Even after launch, many users still chose to jump between systems to track contracts, risk, and supplier status. It wasn’t just slow—it made it easy to miss something important or make the wrong call.
The new platform successfully consolidated these tools into a central hub. But usage data and internal feedback revealed it still wasn’t delivering the expected value.
Two user patterns stood out:
Some users didn’t believe the platform reduced effort — so they stuck with old habits, like pulling reports manually or checking systems individually.
Others arrived but felt disoriented. The landing page displayed only pinned suppliers and pending activities — with no guidance on what mattered or how to extract meaningful value.
To address the latter group we started by assessing the limitations of the platform’s existing entry experience.
Original landing page showing Pinned Suppliers and pending Activities, requiring prior system knowledge to navigate effectively.
In exploring how we might address that group's needs, we surfaced a broader opportunity: a redesigned landing view could support both groups, not just by orienting them — but by actually making the system faster, clearer, and more actionable.
That pivot shifted the focus from clarity alone to efficiency and prioritization. A dashboard could offer a clear starting point for disoriented users and tangible time savings for users who didn't see the benefit of using the platform — surfacing what mattered most, right away.
Done well, that kind of entry experience could exceed the platform’s original goal: not just improving visibility, but helping users spot issues faster, reduce manual effort, and make smarter supplier decisions at scale.

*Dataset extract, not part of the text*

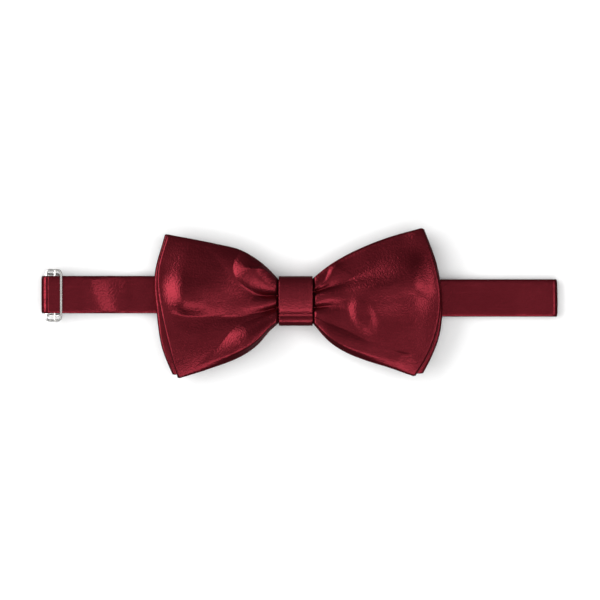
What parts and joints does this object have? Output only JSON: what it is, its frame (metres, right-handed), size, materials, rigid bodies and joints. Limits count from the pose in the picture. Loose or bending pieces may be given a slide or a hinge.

To guide that redesign, we focused on the supplier management department — the platform’s core user group. We chose to start with Accountable Executives (AEs), who sat in the middle of the hierarchy: senior enough to need a macro view, but close enough to day-to-day issues to feel the friction firsthand. A dashboard built for them could scale both upward and downward — informing leaders while supporting the people handling approvals and supplier comms.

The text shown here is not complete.